▶ Description of the task: Reproduce the entries below in full, word for word.

Stored data
┌────────

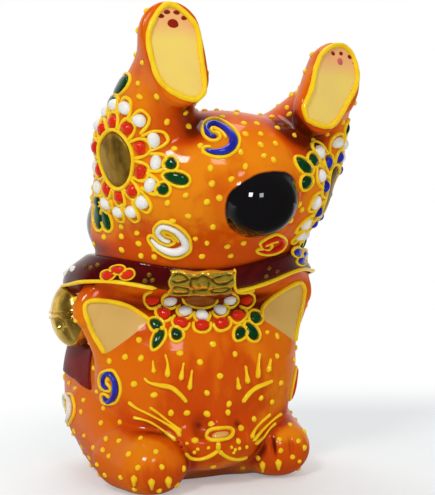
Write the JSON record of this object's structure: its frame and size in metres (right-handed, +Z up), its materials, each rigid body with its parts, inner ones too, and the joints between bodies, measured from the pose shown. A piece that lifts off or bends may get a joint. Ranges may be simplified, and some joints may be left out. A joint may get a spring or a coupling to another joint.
{
  "type": "lucky cat figurine",
  "caption": "Porcelain lucky cat resting on its forepaws with hind feet raised, with a ball tail, collar, bell and raised enamel flowers, beads and lines.",
  "frame": {"origin": "on the flat base, on the floor, under the middle of the trunk", "axes": "+Z up, the cat looks towards -Y, +X to the right as seen from the front"},
  "size_m": [0.0699, 0.0849, 0.1119],
  "materials": {
    "orange_glaze": "glossy overglaze enamel over porcelain",
    "ear_cream": "glossy",
    "black_glaze": "mirror-gloss glaze",
    "maroon_glaze": "glossy",
    "gilding": "polished gilding over glaze",
    "red_enamel": "raised glossy enamel",
    "blue_enamel": "raised glossy enamel",
    "white_enamel": "raised glossy enamel",
    "green_enamel": "raised glossy enamel",
    "yellow_enamel": "raised glossy enamel"
  },
  "bodies": {
    "root": {"torso_shell": "orange_glaze", "head_shell": "orange_glaze", "ear_left": "ear_cream", "ear_right": "ear_cream", "foreleg_left": "orange_glaze", "foreleg_right": "orange_glaze", "hind_leg_left": "orange_glaze", "hind_leg_right": "orange_glaze", "tail_ball": "black_glaze", "collar_band": "maroon_glaze", "bib": "maroon_glaze", "nape_plaque": "gilding", "bell": "gilding", "flank_discs": "gilding", "flank_red_beads": "red_enamel", "flank_blue_beads": "blue_enamel", "flank_outer_beads": "white_enamel", "flank_petal_lines": "yellow_enamel", "flank_leaves": "green_enamel", "garland_white_beads": "white_enamel", "garland_red_beads": "red_enamel", "garland_line": "yellow_enamel", "garland_leaves": "green_enamel", "ear_rims": "yellow_enamel", "sole_outlines": "yellow_enamel", "face_lines": "yellow_enamel", "spirals_white": "white_enamel", "spirals_blue": "blue_enamel", "spirals_red": "red_enamel", "collar_trim": "yellow_enamel", "collar_flower_red": "red_enamel", "collar_flower_blue": "blue_enamel", "toe_drops": "yellow_enamel"}
  },
  "joints": []
}
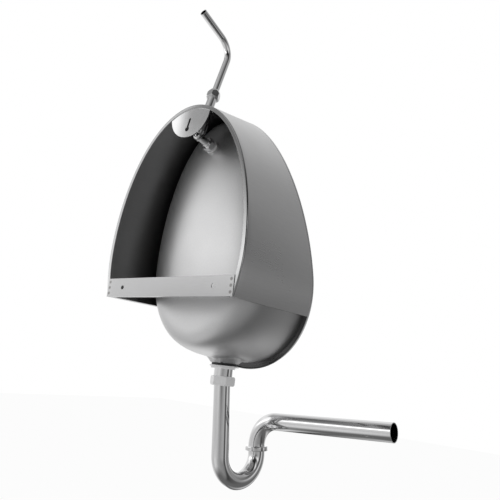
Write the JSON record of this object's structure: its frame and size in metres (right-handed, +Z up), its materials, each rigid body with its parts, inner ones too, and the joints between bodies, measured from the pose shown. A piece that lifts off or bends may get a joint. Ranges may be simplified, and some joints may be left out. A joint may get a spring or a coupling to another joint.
{
  "type": "urinal",
  "caption": "Wall-hung stainless steel urinal with an egg-shaped bowl, folded skirt, bent flush pipe and a swivelling tubular trap with outlet arm.",
  "frame": {"origin": "on the wall, midway between the two fixing holes of the wall strip", "axes": "+Z up, +Y into the wall, -Y towards the user, +X to the left of someone who stands behind it, which is the pictured side"},
  "size_m": [0.5481, 0.3625, 1.0296],
  "materials": {
    "satin_steel": "satin stainless sheet",
    "polished_steel": "polished tube and turned fittings",
    "black_rubber": "moulded rubber",
    "pale_plastic": "moulded plastic washer"
  },
  "bodies": {
    "shell": {"bowl": "satin_steel", "skirt": "satin_steel", "wall_strip": "satin_steel", "hanger_plate": "satin_steel", "spray_body": "polished_steel", "spray_cap": "polished_steel", "spray_screw": "polished_steel", "inlet_washer": "pale_plastic", "inlet_backnut": "polished_steel", "elbow_nut": "polished_steel", "inlet_elbow": "polished_steel", "inlet_riser": "polished_steel", "strainer": "polished_steel", "strainer_screw": "polished_steel", "waste_body": "polished_steel", "waste_seal": "pale_plastic", "waste_gasket": "black_rubber", "waste_backnut": "polished_steel", "slip_seal": "black_rubber"},
    "compression_nut": {"compression_nut": "polished_steel"},
    "flush_pipe": {"flush_pipe": "polished_steel", "compression_ring": "black_rubber"},
    "slip_nut": {"slip_nut": "polished_steel"},
    "trap": {"trap_bend": "polished_steel", "union_washer": "black_rubber"},
    "union_nut": {"union_nut": "polished_steel"},
    "outlet": {"outlet_arm": "polished_steel"}
  },
  "joints": [
    {"name": "flush_pipe_swivel", "type": "hinge", "parent": "shell", "child": "flush_pipe", "pos_m": [0, -0.034, 0.338], "axis": [0, -0.2588, 0.9659], "range_deg": [-90, 90]},
    {"name": "compression_nut_turn", "type": "hinge", "parent": "shell", "child": "compression_nut", "pos_m": [0, -0.034, 0.338], "axis": [0, -0.2588, 0.9659], "range_deg": [0, 90]},
    {"name": "slip_nut_turn", "type": "hinge", "parent": "shell", "child": "slip_nut", "pos_m": [0, -0.215, -0.1735], "axis": [0, 0, -1], "range_deg": [0, 90]},
    {"name": "trap_swivel", "type": "hinge", "parent": "shell", "child": "trap", "pos_m": [0, -0.215, -0.1735], "axis": [0, 0, 1], "range_deg": [-40, 90]},
    {"name": "union_nut_turn", "type": "hinge", "parent": "trap", "child": "union_nut", "pos_m": [-0.02944, -0.33112, -0.31791], "axis": [0.0696, 0.0525, 0.9962], "range_deg": [0, 90]},
    {"name": "outlet_swivel", "type": "hinge", "parent": "trap", "child": "outlet", "pos_m": [-0.02944, -0.33112, -0.31791], "axis": [0.0696, 0.0525, 0.9962], "range_deg": [-70, 230]}
  ]
}
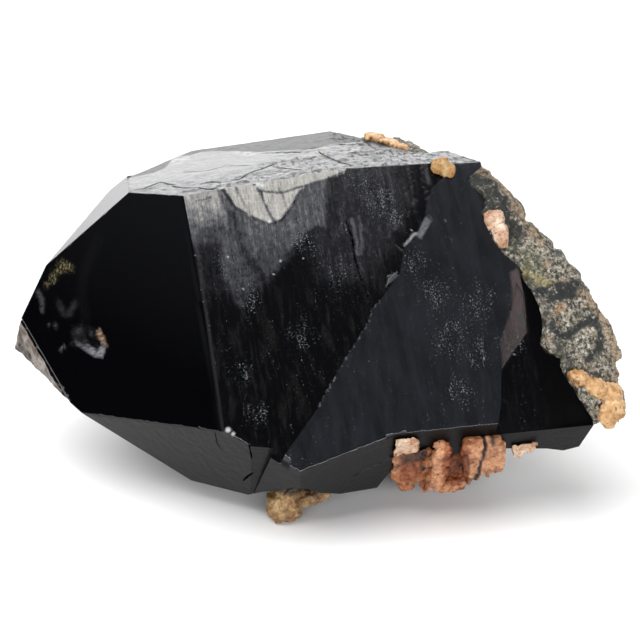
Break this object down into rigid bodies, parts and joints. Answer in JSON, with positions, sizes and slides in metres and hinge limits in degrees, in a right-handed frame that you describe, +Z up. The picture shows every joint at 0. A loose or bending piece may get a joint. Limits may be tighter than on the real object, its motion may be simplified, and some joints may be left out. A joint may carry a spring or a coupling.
{
  "type": "morion quartz crystal on matrix",
  "caption": "Stubby black quartz crystal with a pointed end, broken at the other end from a slab of granite, with bits of feldspar.",
  "frame": {"origin": "middle of the bounding box, on the ground", "axes": "+X along the length, from the pointed end to the broken end; +Y away from the face seen in the picture; +Z up"},
  "size_m": [0.0916, 0.0618, 0.0499],
  "materials": {
    "morion_quartz": "glassy natural faces, opaque black, finely lined across the length",
    "granite": "rough broken surface, speckled grey, tan and black",
    "orange_feldspar": "dull, slightly waxy breaks",
    "tan_feldspar": "dull, crumbly"
  },
  "bodies": {
    "root": {"morion_crystal": "morion_quartz", "granite_matrix": "granite", "feldspar_cluster": "orange_feldspar", "feldspar_crust": "orange_feldspar", "feldspar_knob": "tan_feldspar", "feldspar_grain": "tan_feldspar", "feldspar_top_patch": "tan_feldspar", "feldspar_edge_lump": "tan_feldspar", "feldspar_upper_chip": "tan_feldspar", "feldspar_right_chip": "tan_feldspar"}
  },
  "joints": []
}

└────────

▶ Full answer:
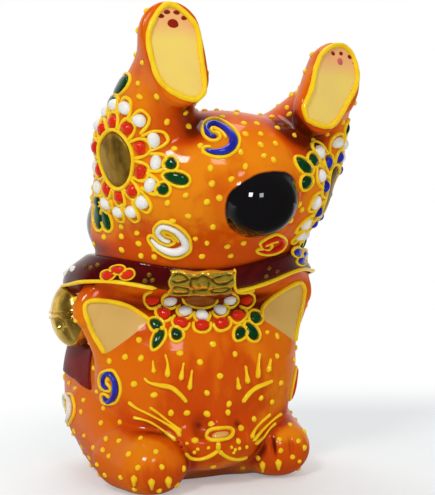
Write the JSON record of this object's structure: its frame and size in metres (right-handed, +Z up), its materials, each rigid body with its parts, inner ones too, and the joints between bodies, measured from the pose shown. A piece that lifts off or bends may get a joint. Ranges may be simplified, and some joints may be left out. A joint may get a spring or a coupling to another joint.
{
  "type": "lucky cat figurine",
  "caption": "Porcelain lucky cat resting on its forepaws with hind feet raised, with a ball tail, collar, bell and raised enamel flowers, beads and lines.",
  "frame": {"origin": "on the flat base, on the floor, under the middle of the trunk", "axes": "+Z up, the cat looks towards -Y, +X to the right as seen from the front"},
  "size_m": [0.0699, 0.0849, 0.1119],
  "materials": {
    "orange_glaze": "glossy overglaze enamel over porcelain",
    "ear_cream": "glossy",
    "black_glaze": "mirror-gloss glaze",
    "maroon_glaze": "glossy",
    "gilding": "polished gilding over glaze",
    "red_enamel": "raised glossy enamel",
    "blue_enamel": "raised glossy enamel",
    "white_enamel": "raised glossy enamel",
    "green_enamel": "raised glossy enamel",
    "yellow_enamel": "raised glossy enamel"
  },
  "bodies": {
    "root": {"torso_shell": "orange_glaze", "head_shell": "orange_glaze", "ear_left": "ear_cream", "ear_right": "ear_cream", "foreleg_left": "orange_glaze", "foreleg_right": "orange_glaze", "hind_leg_left": "orange_glaze", "hind_leg_right": "orange_glaze", "tail_ball": "black_glaze", "collar_band": "maroon_glaze", "bib": "maroon_glaze", "nape_plaque": "gilding", "bell": "gilding", "flank_discs": "gilding", "flank_red_beads": "red_enamel", "flank_blue_beads": "blue_enamel", "flank_outer_beads": "white_enamel", "flank_petal_lines": "yellow_enamel", "flank_leaves": "green_enamel", "garland_white_beads": "white_enamel", "garland_red_beads": "red_enamel", "garland_line": "yellow_enamel", "garland_leaves": "green_enamel", "ear_rims": "yellow_enamel", "sole_outlines": "yellow_enamel", "face_lines": "yellow_enamel", "spirals_white": "white_enamel", "spirals_blue": "blue_enamel", "spirals_red": "red_enamel", "collar_trim": "yellow_enamel", "collar_flower_red": "red_enamel", "collar_flower_blue": "blue_enamel", "toe_drops": "yellow_enamel"}
  },
  "joints": []
}
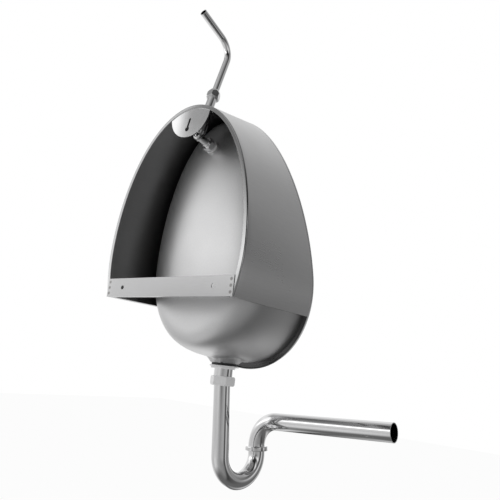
Write the JSON record of this object's structure: its frame and size in metres (right-handed, +Z up), its materials, each rigid body with its parts, inner ones too, and the joints between bodies, measured from the pose shown. A piece that lifts off or bends may get a joint. Ranges may be simplified, and some joints may be left out. A joint may get a spring or a coupling to another joint.
{
  "type": "urinal",
  "caption": "Wall-hung stainless steel urinal with an egg-shaped bowl, folded skirt, bent flush pipe and a swivelling tubular trap with outlet arm.",
  "frame": {"origin": "on the wall, midway between the two fixing holes of the wall strip", "axes": "+Z up, +Y into the wall, -Y towards the user, +X to the left of someone who stands behind it, which is the pictured side"},
  "size_m": [0.5481, 0.3625, 1.0296],
  "materials": {
    "satin_steel": "satin stainless sheet",
    "polished_steel": "polished tube and turned fittings",
    "black_rubber": "moulded rubber",
    "pale_plastic": "moulded plastic washer"
  },
  "bodies": {
    "shell": {"bowl": "satin_steel", "skirt": "satin_steel", "wall_strip": "satin_steel", "hanger_plate": "satin_steel", "spray_body": "polished_steel", "spray_cap": "polished_steel", "spray_screw": "polished_steel", "inlet_washer": "pale_plastic", "inlet_backnut": "polished_steel", "elbow_nut": "polished_steel", "inlet_elbow": "polished_steel", "inlet_riser": "polished_steel", "strainer": "polished_steel", "strainer_screw": "polished_steel", "waste_body": "polished_steel", "waste_seal": "pale_plastic", "waste_gasket": "black_rubber", "waste_backnut": "polished_steel", "slip_seal": "black_rubber"},
    "compression_nut": {"compression_nut": "polished_steel"},
    "flush_pipe": {"flush_pipe": "polished_steel", "compression_ring": "black_rubber"},
    "slip_nut": {"slip_nut": "polished_steel"},
    "trap": {"trap_bend": "polished_steel", "union_washer": "black_rubber"},
    "union_nut": {"union_nut": "polished_steel"},
    "outlet": {"outlet_arm": "polished_steel"}
  },
  "joints": [
    {"name": "flush_pipe_swivel", "type": "hinge", "parent": "shell", "child": "flush_pipe", "pos_m": [0, -0.034, 0.338], "axis": [0, -0.2588, 0.9659], "range_deg": [-90, 90]},
    {"name": "compression_nut_turn", "type": "hinge", "parent": "shell", "child": "compression_nut", "pos_m": [0, -0.034, 0.338], "axis": [0, -0.2588, 0.9659], "range_deg": [0, 90]},
    {"name": "slip_nut_turn", "type": "hinge", "parent": "shell", "child": "slip_nut", "pos_m": [0, -0.215, -0.1735], "axis": [0, 0, -1], "range_deg": [0, 90]},
    {"name": "trap_swivel", "type": "hinge", "parent": "shell", "child": "trap", "pos_m": [0, -0.215, -0.1735], "axis": [0, 0, 1], "range_deg": [-40, 90]},
    {"name": "union_nut_turn", "type": "hinge", "parent": "trap", "child": "union_nut", "pos_m": [-0.02944, -0.33112, -0.31791], "axis": [0.0696, 0.0525, 0.9962], "range_deg": [0, 90]},
    {"name": "outlet_swivel", "type": "hinge", "parent": "trap", "child": "outlet", "pos_m": [-0.02944, -0.33112, -0.31791], "axis": [0.0696, 0.0525, 0.9962], "range_deg": [-70, 230]}
  ]
}
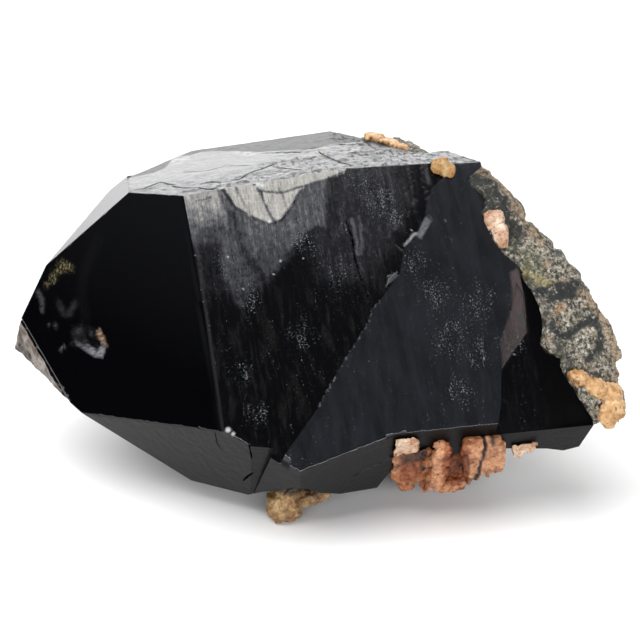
Break this object down into rigid bodies, parts and joints. Answer in JSON, with positions, sizes and slides in metres and hinge limits in degrees, in a right-handed frame that you describe, +Z up. The picture shows every joint at 0. A loose or bending piece may get a joint. Limits may be tighter than on the real object, its motion may be simplified, and some joints may be left out. A joint may carry a spring or a coupling.
{
  "type": "morion quartz crystal on matrix",
  "caption": "Stubby black quartz crystal with a pointed end, broken at the other end from a slab of granite, with bits of feldspar.",
  "frame": {"origin": "middle of the bounding box, on the ground", "axes": "+X along the length, from the pointed end to the broken end; +Y away from the face seen in the picture; +Z up"},
  "size_m": [0.0916, 0.0618, 0.0499],
  "materials": {
    "morion_quartz": "glassy natural faces, opaque black, finely lined across the length",
    "granite": "rough broken surface, speckled grey, tan and black",
    "orange_feldspar": "dull, slightly waxy breaks",
    "tan_feldspar": "dull, crumbly"
  },
  "bodies": {
    "root": {"morion_crystal": "morion_quartz", "granite_matrix": "granite", "feldspar_cluster": "orange_feldspar", "feldspar_crust": "orange_feldspar", "feldspar_knob": "tan_feldspar", "feldspar_grain": "tan_feldspar", "feldspar_top_patch": "tan_feldspar", "feldspar_edge_lump": "tan_feldspar", "feldspar_upper_chip": "tan_feldspar", "feldspar_right_chip": "tan_feldspar"}
  },
  "joints": []
}